Ailleurs, le personnage de Leni et Block, le négociant, se prêtent devant l’avocat à une scène muette :
Block fut tout heureux de sa venue, il la pria immédiatement, par une pantomime agitée, de s’entremettre pour lui auprès de l’avocat. (…) Leni devait savoir comment il fallait prendre l’avocat ; elle montra la main de Me Huld et avança ses lèvres comme pour un baiser. Block aussitôt exécuta un baisemain et le répéta même deux fois sur l’invitation de Leni. Mais l’avocat se taisait toujours. Alors Leni se pencha sur lui – on vit son corps se dessiner magnifiquement dans ce mouvement – et, profondément inclinée sur le visage de Me Huld, elle caressa ses longs cheveux blancs [36].
Plus loin dans le texte, K. est aux prises avec deux messieurs qui l’escortent :
Aussitôt la porte franchie, ils s’accrochèrent à ses bras de la plus bizarre façon : K. ne s’était encore jamais promené ainsi avec personne. Ils collaient leurs épaules par-derrière contre les siennes, et, au lieu de lui donner le bras, enlaçaient ceux de K. dans toute leur longueur en lui maintenant les mains en bas par une prise irrésistible qui était le fruit d’un long entraînement. K. marchait entre eux tout raide ; ils formaient maintenant à eux trois un tel bloc qu’on n’aurait pu écraser l’un d’entre eux sans anéantir les deux autres. Ils réalisaient une cohésion qu’on ne peut guère obtenir en général qu’avec de la matière morte [37].

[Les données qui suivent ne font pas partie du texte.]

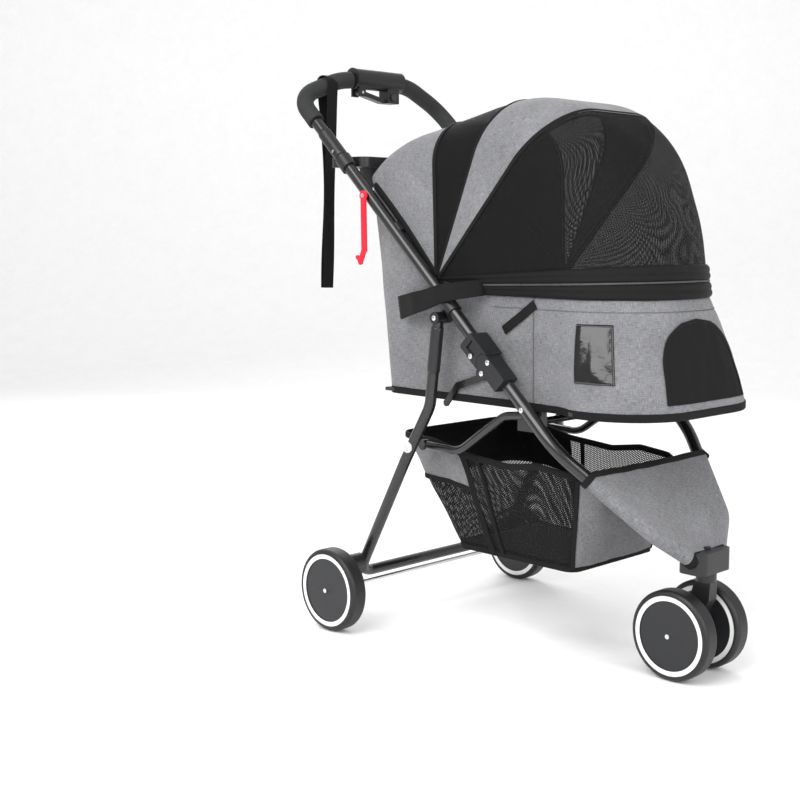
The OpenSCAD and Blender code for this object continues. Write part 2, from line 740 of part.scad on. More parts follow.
knee_1 = [axle_x + 193, leg_y, 425];
knee_2 = [axle_x + 130, leg_y, 320];
foot = [axle_x + 8, leg_y, axle_z + 22];
foot_run = 45;
leg_end = foot + unit(knee_2 - foot) * foot_run;
pivot_3d = [leg_pivot.x, leg_y, leg_pivot.z];
leg_wall = 1.5;
link_bolt = mix(knee_2, knee_1, 0.27);

module rear_leg() {
    color("black") difference() {
        union() {
            bent_tube([mix(pivot_3d, knee_1, 0.04), knee_1, knee_2, leg_end], [60, 90], leg_d,
                      leg_d - 2 * leg_wall);
            translate(pivot_3d - [0, leg_eye / 2, 0]) rotate([-90, 0, 0]) cylinder(h = leg_eye, d = leg_eye);
        }
        translate(pivot_3d + [0, -leg_d, 0]) rotate([-90, 0, 0])
            cylinder(h = 2 * leg_d, d = leg_pin_d + 2 * running);
    }
}
module rear_leg_left() rear_leg();
module rear_leg_right() mirror([0, 1, 0]) rear_leg();

module rear_cross_tube() {
    flip = function(p) [p.x, -p.y, p.z];
    color("black") bent_tube([leg_end, foot, flip(foot), flip(leg_end)], [30, 30], leg_d, leg_d - 2 * leg_wall);
}

axle_over = 3;
module rear_axle() {
    h = track + tyre_w + 2 * axle_over;
    color("silver") translate([axle_x, -h / 2, axle_z]) rotate([-90, 0, 0]) cylinder(h = h, d = axle_d);
}

brake_y0 = leg_y + leg_d / 2 + 0.3;
brake_y1 = track / 2 - tyre_w / 2 - 4;
cheek = 4;
pedal_pin = [axle_x - 16, axle_z + 29];
pedal_pin_d = 5;
module brake_housing() {
    color("dimgray") difference() {
        side_plate(brake_y0, brake_y1) union() {
            bar([[axle_x, axle_z], [axle_x + 22, axle_z + 48]], 30);
            bar([[axle_x, axle_z], pedal_pin], 22);
            bar([[axle_x + 18, axle_z + 40], pedal_pin], 18);
        }
        translate([axle_x, 0, axle_z]) rotate([-90, 0, 0]) cylinder(h = track, d = axle_d + 2 * fit);
        translate([pedal_pin.x, 0, pedal_pin.y]) rotate([-90, 0, 0])
            cylinder(h = track, d = pedal_pin_d + 2 * fit);
        side_plate(brake_y0 + cheek, brake_y1 - cheek) union() {
            translate([pedal_pin.x, pedal_pin.y]) circle(10);
            translate([pedal_pin.x - 40, pedal_pin.y - 40]) square([40, 60]);
        }
    }
}
module brake_housing_left() brake_housing();
module brake_housing_right() mirror([0, 1, 0]) brake_housing();

module brake_pedal() {
    color("gray") difference() {
        side_plate(brake_y0 + cheek + gap, brake_y1 - cheek - gap) union() {
            translate(pedal_pin) circle(8);
            bar([pedal_pin, pedal_pin + [-44, -2]], 10);
        }
        translate([pedal_pin.x, 0, pedal_pin.y]) rotate([-90, 0, 0])
            cylinder(h = track, d = pedal_pin_d + 2 * running);
    }
}
module brake_pedal_left() brake_pedal();
module brake_pedal_right() mirror([0, 1, 0]) brake_pedal();

// Brake pedal pins, link bolts with their bushings, and the housing rivets.
module rear_bolts() {
    color("silver") left_and_right() {
        translate([pedal_pin.x, brake_y0 + 0.2, pedal_pin.y]) rotate([-90, 0, 0])
            cylinder(h = brake_y1 - brake_y0 - 0.4, d = pedal_pin_d);
        translate([link_bolt.x, leg_y + leg_d / 2 + eps, link_bolt.z]) rotate([-90, 0, 0])
            cylinder(h = 5, d = 11);
        translate([axle_x + 22, brake_y1 + eps, axle_z + 48]) rotate([-90, 0, 0]) cylinder(h = 2, d = 9);
    }
}

// Tube arm from the seat bracket back to the rear leg, with a low bend.
link_eye_r = 9;
link_eye_h = link_d + 1;
module link_arm() {
    tail = [link_bolt.x, link_y, link_bolt.z];
    head = [link_pin.x, link_y, link_pin.z];
    low = [tail.x + 84, link_y, tail.z - 3];
    high = [head.x - 52, link_y, head.z - 6];
    color("black") difference() {
        union() {
            bent_tube([mix(tail, low, 0.06), low, high, mix(head, high, 0.1)], [60, 40], link_d);
            for (p = [tail, head]) translate(p - [0, link_eye_h / 2, 0]) rotate([-90, 0, 0])
                cylinder(h = link_eye_h, r = link_eye_r);
        }
        translate(head - [0, link_d, 0]) rotate([-90, 0, 0])
            cylinder(h = 2 * link_d, d = link_pin_d + 2 * running);
    }
}
module link_arm_left() link_arm();
module link_arm_right() mirror([0, 1, 0]) link_arm();

// ---- caster and wheels ----

front_axle_x = stem_x - trail;
crown_h = 16;
boss_half = twin_gap / 2 - tyre_w / 2 - 1.5;
module caster_fork() {
    color("dimgray") difference() {
        union() {
            translate([stem_x, 0, head_z - 2]) cylinder(h = head_h + 6, d = stem_d);
            translate([stem_x, 0, head_z - gap - crown_h]) cylinder(h = crown_h, d = 34);
            side_plate(-11, 11) polygon([
                [stem_x - 15, head_z - gap - crown_h], [stem_x + 15, head_z - gap - crown_h],
                [stem_x + 13, head_z - gap - crown_h - 30], [front_axle_x + 13, axle_z], [front_axle_x - 13, axle_z]
            ]);
            translate([front_axle_x, -boss_half, axle_z]) rotate([-90, 0, 0]) cylinder(h = 2 * boss_half, d = 26);
        }
        translate([front_axle_x, -track, axle_z]) rotate([-90, 0, 0])
            cylinder(h = 2 * track, d = axle_d + 2 * fit);
    }
}

module front_axle() {
    h = twin_gap + tyre_w + 2 * axle_over;
    color("silver") translate([front_axle_x, -h / 2, axle_z]) rotate([-90, 0, 0]) cylinder(h = h, d = axle_d);
}

tread = 8;                              // rounding of the tyre's shoulders
module tyre(x, y) {
    color("black") translate([x, y, axle_z]) rotate([-90, 0, 0]) rotate_extrude($fn = 96) difference() {
        translate([wheel_body_d / 2 - 10, -tyre_w / 2]) rounded([wheel_d / 2 - wheel_body_d / 2 + 10, tyre_w], tread);
        translate([0, -tyre_w]) square([wheel_body_d / 2 + fit, 2 * tyre_w]);
    }
}

disc_r = 0.435 * wheel_body_d;
disc_dish = 1.2;
module wheel_body(x, y) {
    color("dimgray") translate([x, y, axle_z]) rotate([-90, 0, 0]) difference() {
        translate([0, 0, -tyre_w / 2 + 1]) cylinder(h = tyre_w - 2, d = wheel_body_d, $fn = 96);
        for (z = [-tyre_w, tyre_w / 2 - 1 - disc_dish]) translate([0, 0, z])
            cylinder(h = tyre_w / 2 + 1 + disc_dish, r = disc_r, $fn = 96);
        translate([0, 0, -tyre_w]) cylinder(h = 2 * tyre_w, d = axle_d + 2 * running);
    }
}
module rear_tyre_left() tyre(axle_x, track / 2);
module rear_tyre_right() tyre(axle_x, -track / 2);
module rear_wheel_left() wheel_body(axle_x, track / 2);
module rear_wheel_right() wheel_body(axle_x, -track / 2);
module front_tyre_left() tyre(front_axle_x, twin_gap / 2);
module front_tyre_right() tyre(front_axle_x, -twin_gap / 2);
module front_wheel_left() wheel_body(front_axle_x, twin_gap / 2);
module front_wheel_right() wheel_body(front_axle_x, -twin_gap / 2);

front_tube_left();
front_tube_right();
head_block();
lower_latch_left();
lower_latch_right();
support_arm_left();
support_arm_right();
seat_bracket();
frame_rivets();
cabin_board();
cabin_walls();
rim_wire();
rear_hood();
floor_pad();
basket();
basket_board();
front_shield();
handle_tube_left();
handle_tube_right();
grip_left();
grip_right();
release_housing();
upper_latch_left();
upper_latch_right();
cup_tray();
tray_clamps();
wrist_strap();
leg_bracket_left();
leg_bracket_right();
handle_rivets();
release_lever();
safety_button();
latch_pin_left();
latch_pin_right();
fold_hook();
rear_leg_left();
rear_leg_right();
rear_cross_tube();
rear_axle();
brake_housing_left();
brake_housing_right();
rear_bolts();
brake_pedal_left();
brake_pedal_right();
link_arm_left();
link_arm_right();
caster_fork();
front_axle();
rear_tyre_left();
rear_wheel_left();
rear_tyre_right();
rear_wheel_right();
front_tyre_left();
front_wheel_left();
front_tyre_right();
front_wheel_right();
canopy_bow();
canopy_hoop();
canopy_band();
canopy_dome();
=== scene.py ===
import json
import math

import bmesh
import bpy
import numpy as np
from mathutils import Matrix, Vector

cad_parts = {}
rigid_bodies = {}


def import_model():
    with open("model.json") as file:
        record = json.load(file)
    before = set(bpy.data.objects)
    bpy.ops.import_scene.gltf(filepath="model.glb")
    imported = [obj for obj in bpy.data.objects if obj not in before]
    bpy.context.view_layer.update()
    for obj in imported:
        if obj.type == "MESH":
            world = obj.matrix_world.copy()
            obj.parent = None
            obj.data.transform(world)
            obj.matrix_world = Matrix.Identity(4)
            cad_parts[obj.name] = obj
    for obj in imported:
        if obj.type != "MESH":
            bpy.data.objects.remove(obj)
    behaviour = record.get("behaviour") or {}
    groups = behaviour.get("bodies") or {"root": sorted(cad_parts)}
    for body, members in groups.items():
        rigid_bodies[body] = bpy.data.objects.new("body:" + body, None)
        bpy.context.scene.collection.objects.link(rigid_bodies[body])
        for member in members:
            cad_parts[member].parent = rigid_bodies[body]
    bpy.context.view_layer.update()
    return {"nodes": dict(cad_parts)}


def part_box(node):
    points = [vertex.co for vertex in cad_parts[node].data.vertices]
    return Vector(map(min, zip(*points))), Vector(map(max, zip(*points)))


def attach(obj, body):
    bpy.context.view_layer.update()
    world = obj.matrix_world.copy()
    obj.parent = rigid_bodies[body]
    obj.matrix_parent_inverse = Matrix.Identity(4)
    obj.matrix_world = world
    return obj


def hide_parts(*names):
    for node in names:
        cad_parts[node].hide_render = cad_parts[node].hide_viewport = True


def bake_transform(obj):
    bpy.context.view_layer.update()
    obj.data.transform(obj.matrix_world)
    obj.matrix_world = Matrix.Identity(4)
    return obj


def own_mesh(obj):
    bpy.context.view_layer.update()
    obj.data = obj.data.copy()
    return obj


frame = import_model()
nodes = frame["nodes"]

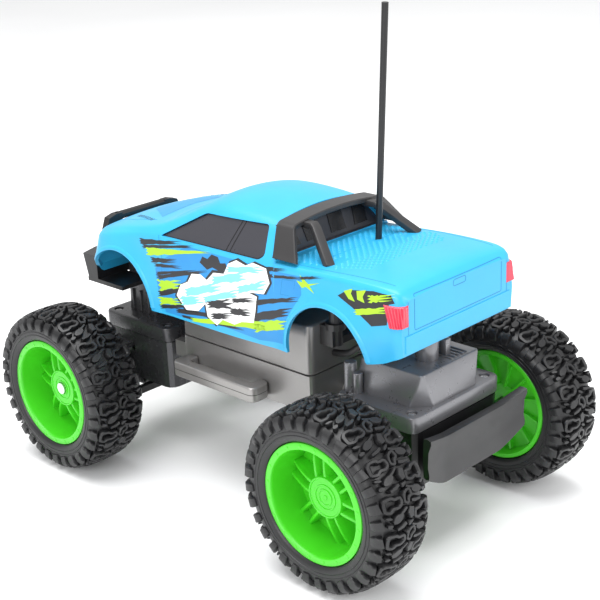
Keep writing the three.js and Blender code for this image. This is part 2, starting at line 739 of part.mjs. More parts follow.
// The closed outer form, drawn in by a skin's depth. Below the sill it drops by `drop`.
function bodyForm(skin, drop) {
  const rings = SECTIONS.map(([x, sill, side, shoulderY, shoulderZ, edgeY, edgeZ, crown], i) => {
    const inX = i === 0 ? -skin : i === SECTIONS.length - 1 ? skin : 0;
    const half = [
      [side - skin, sill - drop],
      [side - skin, (sill + shoulderZ) / 2 + 4],
      [shoulderY - skin, shoulderZ - skin * 0.4],
      [edgeY - skin * 0.8, edgeZ - skin * 0.8],
      [edgeY - 5, (edgeZ * 2 + crown) / 3 - skin],
      [edgeY / 2, crown - 0.3 - skin],
    ];
    const ring = half.concat([[0, crown - skin]]).concat([...half].reverse().map(([y, z]) => [-y, z]));
    return ring.map(([y, z]) => [x + inX, y, z]);
  });
  const n = rings[0].length;
  const position = rings.flat(2);
  const index = [];
  for (let i = 0; i + 1 < rings.length; i++) {
    for (let j = 0; j < n; j++) {
      const a = i * n + j;
      const b = i * n + ((j + 1) % n);
      index.push(a, a + n, b, b, a + n, b + n);
    }
  }
  const last = (rings.length - 1) * n;
  for (let j = 1; j + 1 < n; j++) {
    index.push(0, j, j + 1);
    index.push(last, last + j + 1, last + j);
  }
  const g = new THREE.BufferGeometry();
  g.setAttribute("position", new THREE.Float32BufferAttribute(position, 3));
  g.setIndex(index);
  return solid(g);
}

const archCut = ({ x, z, r }) =>
  rod("y", [x, z], r, -80, 80, 24).add(block([x - r, -80, 60], [x + r, 80, z]));

// Window outlines. The side pane is drawn in XZ and the windscreen and rear pane in YZ.
const SIDE_WINDOW = [
  [45.5, 143.6],
  [17, 158.8],
  [-28.5, 160],
  [-32.5, 146.5],
  [-28.5, 143.8],
];
const WINDSCREEN = [
  [-37.5, 149.6],
  [-29, 162.4],
  [29, 162.4],
  [37.5, 149.6],
];

function inset(points, d) {
  const cx = points.reduce((s, p) => s + p[0], 0) / points.length;
  const cz = points.reduce((s, p) => s + p[1], 0) / points.length;
  return points.map(([x, z]) => {
    const away = Math.hypot(x - cx, z - cz);
    return [x + ((cx - x) / away) * d, z + ((cz - z) / away) * d];
  });
}

// An outline in the YZ plane, extruded along X from x0 to x1.
function frontPrism(points, x0, x1) {
  const shape = new THREE.Shape(points.map(([y, z]) => new THREE.Vector2(y, z)));
  const g = new THREE.ExtrudeGeometry(shape, { depth: x1 - x0, bevelEnabled: false });
  g.rotateX(Math.PI / 2).rotateZ(Math.PI / 2);
  return solid(g.translate(x0, 0, 0));
}

const outerForm = bodyForm(0, 0);
const sideGlass = (d) => sidePrism(inset(SIDE_WINDOW, d), -60, 60);
const frontGlass = (d) => frontPrism(inset(WINDSCREEN, d), 16, 60);
const cabBack = block([CAB_REAR_X - 0.6, -60, 146.2], [ROOF_REAR_X - 0.3, 60, 180]);

part(
  "body_shell",
  outerForm
    .subtract(bodyForm(BODY_SKIN, 6))
    .subtract(archCut(FRONT_ARCH))
    .subtract(archCut(REAR_ARCH))
    .subtract(sideGlass(0))
    .subtract(frontGlass(0))
    .subtract(cabBack)
    .subtract(block([CAB_REAR_X - 0.6, -39, 140], [ROOF_REAR_X, 39, 180]))
    .subtract(rod("z", [-61.5, -13], 3.2, 135, 160)),
  BLUE,
);

// The dark glazing moulding: a liner under the cab whose panes stand in the window openings.
const liner = bodyForm(BODY_SKIN + GAP + 0.2, 6)
  .subtract(bodyForm(BODY_SKIN + GAP + 1.6, 7))
  .intersect(block([ROOF_REAR_X - 8, -60, 139.5], [59, 60, 180]));
const panes = bodyForm(0.7, 6)
  .subtract(bodyForm(BODY_SKIN + GAP + 1.2, 7))
  .intersect(sideGlass(GAP).add(frontGlass(GAP).intersect(block([16, -60, 130], [70, 60, 190]))));
// The wall behind the seats stands in the hoop's opening.
const backWall = frontPrism(
  [
    [-38, 139.5],
    [-38, 147],
    [-27.5, 157.5],
    [27.5, 157.5],
    [38, 147],
    [38, 139.5],
  ],
  ROOF_REAR_X - 8,
  ROOF_REAR_X - 6,
);
const openBack = block([ROOF_REAR_X - 9, -60, 147], [ROOF_REAR_X - 0.2, 60, 180]);
part(
  "window_liner",
  liner
    .add(panes)
    .subtract(openBack)
    .add(backWall)
    .add(block([ROOF_REAR_X - 7, -27, 154], [ROOF_REAR_X + 4, 27, 157.5])),
  CLEAR_GREY,
);

// The roll bar: a hoop behind the cab and two raked stays down to the bed.
function rollBar() {
  const hoopHalf = (dy, dz) => [
    [44.8 - dy, 146.4 + 0.3],
    [33.2 - dy, 162.6 - dz],
    [28 - dy, 165.2 - dz],
    [0, 166 - dz],
  ];
  const outer = hoopHalf(0, 0);
  const inner = hoopHalf(3.6, 3);
  const ring = outer.concat(inner.slice().reverse());
  const lean = (y, z, x) => [x - (1 - Math.min(1, (z - 146) / 16.5)) * 10, y, z];
  let hoop = null;
  for (let i = 0; i + 1 < outer.length; i++) {
    const points = [];
    for (const [y, z] of [outer[i], outer[i + 1], inner[i], inner[i + 1]]) {
      points.push(lean(y, z, ROOF_REAR_X - GAP - 0.4));
      const [x1, y1, z1] = lean(y, z, CAB_REAR_X);
      points.push([x1 - (z < 150 ? 2.5 : 0), y1, z1]);
    }
    const piece = wrap(points);
    hoop = hoop ? hoop.add(piece) : piece;
  }
  const stay = wrap([
    [-43, 24, 158.5],
    [-43, 29, 158.5],
    [-43, 24, 162.5],
    [-43, 29, 162.5],
    [-52, 24.5, 158.5],
    [-52, 29.5, 158.5],
    [-53, 24.5, 162.5],
    [-53, 29.5, 162.5],
  ]).add(
    wrap([
      [-49, 24.5, 162.3],
      [-49, 29.5, 162.3],
      [-54, 24.5, 162.3],
      [-54, 29.5, 162.3],
      [-66, 32.5, 146.9],
      [-66, 37.5, 146.9],
      [-72, 32.5, 146.9],
      [-72, 37.5, 146.9],
    ]),
  );
  return bothSides(hoop.add(stay)).subtract(block([-80, -50, 130], [-30, 50, 146.8]));
}
part("roll_bar", rollBar(), GRAPHITE);

// Tail lamps wrap the rear corners of the body.
const lampBlock = block([-125, 37, 127.5], [-116, 50, 140.5]);
const lamp = bodyForm(-0.9, 0).subtract(bodyForm(-GAP, 0)).intersect(lampBlock);
part("left_tail_lamp", lamp, RED);
part("right_tail_lamp", mirrored(lamp), RED);

part("antenna", rod("z", [-61.5, -13], 2.1, 141, 270, 10).transform(
  // The rod leans back and a little outwards, about its foot.
  [1, 0, 0, 0, 0, 1, 0, 0, -0.06, 0, 1, 0, 0.06 * 146, 0, 0, 1],
), BLACK);

// The front guard hoop and the bumper tray, with posts to the body's nose.
function frontGuard() {
  const hoop = [
    [114.5, 27, 116],
    [116, 27, 128],
    [116, 24.5, 134.5],
    [116, 19, 136],
  ];
  let made = rod("y", [116, 136], 2.6, -19.5, 19.5, 10);
  for (let i = 0; i + 1 < hoop.length; i++) {
    const link = [];
    for (const [x, y, z] of [hoop[i], hoop[i + 1]]) {
      for (const dx of [-2.4, 2.4]) {
        link.push([x + dx, y - 2.2, z - 2], [x + dx, y + 2.2, z - 2]);
        link.push([x + dx, y - 2.2, z + 2], [x + dx, y + 2.2, z + 2]);
      }
    }
    made = made.add(bothSides(wrap(link)));
  }
  const tray = block([90, -40, 100], [122, 40, 102.5]);
  const beam = wrap([
    [112.6, 40, 101],
    [112.6, 40, 117],
    [112.6, -40, 101],
    [112.6, -40, 117],
    [121, 40, 101],
    [125, 40, 116.5],
    [121, -40, 101],
    [125, -40, 116.5],
    [125.5, 28, 100],
    [129, 28, 116.5],
    [125.5, -28, 100],
    [129, -28, 116.5],
  ]);
  return made.add(tray).add(beam).subtract(block([85, -18.8, 90], [117.2, 18.8, 108]));
}
part("front_bumper_guard", frontGuard(), BLACK);

// The two rear body posts stand on a bracket at the battery box's back edge.
function rearBodyMount() {
  const post = rod("z", [-57, 17], 3.6, 96, 140).add(rod("z", [-57, 17], 5.6, 105, 108.5));
  return bothSides(post)
    .add(block([BOX.rear - 9, -22, 96], [BOX.rear - GAP, 22, 100]))
    .add(bothSides(block([BOX.rear - 9, 19, 97], [BOX.rear - 0.3, 22, 107])));
}
part("rear_body_mount", rearBodyMount(), GRAPHITE);

// ---------------------------------------------------------------- set the origin under the middle
const span = new THREE.Box3().setFromObject(car);
const middle = (span.min.x + span.max.x) / 2;
car.children.forEach((mesh) => mesh.position.set(-middle, 0, 0));

export default car;
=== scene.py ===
import math
import random

import bmesh
import bpy
from mathutils import Matrix, Vector
from mathutils.bvhtree import BVHTree


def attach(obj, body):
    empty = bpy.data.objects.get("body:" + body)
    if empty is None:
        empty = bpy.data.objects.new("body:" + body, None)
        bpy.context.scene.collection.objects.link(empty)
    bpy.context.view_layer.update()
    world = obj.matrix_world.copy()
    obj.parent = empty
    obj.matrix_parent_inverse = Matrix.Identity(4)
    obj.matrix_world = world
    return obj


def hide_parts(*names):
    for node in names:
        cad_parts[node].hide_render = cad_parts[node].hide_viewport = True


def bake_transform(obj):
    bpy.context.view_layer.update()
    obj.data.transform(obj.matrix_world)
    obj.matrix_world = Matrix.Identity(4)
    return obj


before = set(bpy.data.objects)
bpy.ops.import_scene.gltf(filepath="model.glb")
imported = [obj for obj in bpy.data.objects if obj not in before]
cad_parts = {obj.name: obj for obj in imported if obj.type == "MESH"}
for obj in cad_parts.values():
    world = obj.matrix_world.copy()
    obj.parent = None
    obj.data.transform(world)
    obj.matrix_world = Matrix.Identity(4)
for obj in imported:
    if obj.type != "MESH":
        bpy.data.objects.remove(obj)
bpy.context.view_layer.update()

MM = 0.001
SCENE = bpy.context.scene


# ---------------------------------------------------------------- materials
def node_material(name):
    mat = bpy.data.materials.new(name)
    mat.use_nodes = True
    return mat, mat.node_tree, mat.node_tree.nodes["Principled BSDF"]


def noise_node(tree, coord, scale, detail=2.0, rough=0.5):
    n = tree.nodes.new("ShaderNodeTexNoise")
    n.inputs["Scale"].default_value = scale
    n.inputs["Detail"].default_value = detail
    n.inputs["Roughness"].default_value = rough
    tree.links.new(coord, n.inputs["Vector"])
    return n.outputs["Fac"]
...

Les attitudes corporelles (exubérance ou retenue suspecte, prolifération de têtes penchées [38], de gestes inappropriés) caractérisent les romans de Kafka ou plutôt, les relations entravées entre des personnages transfigurés, devenus pures figurations, objets de tracés et de déplacements calculés. La critique l’a souvent remarqué : quelque chose achoppe dans l’univers kafkaïen, en dépit de ce que cela semble suivre son cours. Cet achoppement n’est pas sans rappeler qu’au contraire du démiurge paternel de Schulz, la figure du père engage chez Kafka un rapport singulier à la « matière morte » et à l’absence du regard. Tombant sur une photographie de ses parents, le jeune héros du roman L’Amérique, s’étonne :
Il n’en regardait que plus attentivement celle [la photo] qu’il avait sous les yeux, et cherchait à capter le regard de son père en la tournant sous divers angles. Mais il avait beau la tourner, et modifier la position de la bougie, le père refusait de vivre [39].
[30] M. Brod, Biographie de Franz Kafka, cité par J. Sudaka-Bénazéraf, Le Regard de Franz Kafka. Dessins d’un écrivain, Paris, Maisonneuve et Larose, 2001, p. 145. Les dessins de Kafka se trouvent dans divers manuscrits, lettres, journaux. Jacqueline Sudaka-Bénazéraf a mené ses recherches dans les manuscrits conservés par la Bibliothèque de l’Université de Jérusalem, ainsi qu’à la Bodleian Library d’Oxford, aux Etats-Unis à Yale, Columbia, en Allemagne à l’Université de Wuppertal, au Schiller-Natuionalmuseaum de Marbach, et en France auprès de Marthe Robert. Une collection de 40 dessins a été publiée par Niels Bokhove et Marijke van Dorst dans Einmal ein grosser Zeichner (Franz Kafka als Bildender Künsler), Vitalis Verlag, 2011.
[31] B. Schulz, Postface à F. Kafka, Le Procès, Ed. Roj, Varsovie, 1936. Traduction de C. Jezewski et F. Lallier. Dans Bruno B. Schulz, Les boutiques de cannelle, Le Sanatorium au croque-mort, Essais, Correspondance, Paris, Denoël, 2004, p. 385.
[32] Cité par G. Janouch dans H. Zischler, Kafka va au cinéma, Paris, Cahiers du cinéma, 1996, p. 11.
[33] Cité dans Ibid., p. 41.
[34] Ibid., p.85.
[35] F. Kafka, Le Procès, Paris, Gallimard, « Folio », 1976, p. 108 (l’auteure souligne).
[36] Ibid., p. 241 (l’auteure souligne).
[37] Ibid., pp. 274-275 (l’auteure souligne).
[38] On pensera à l’analyse qu’en ont fait Gilles Deleuze et Félix Guattari en ouverture de leur livre Kafka, pour une littérature mineure,Paris, Minuit, 1975.
[39] F. Kafka, L’Amérique,Paris, Gallimard, « Folio », 1965, p. 122 (l’auteure souligne).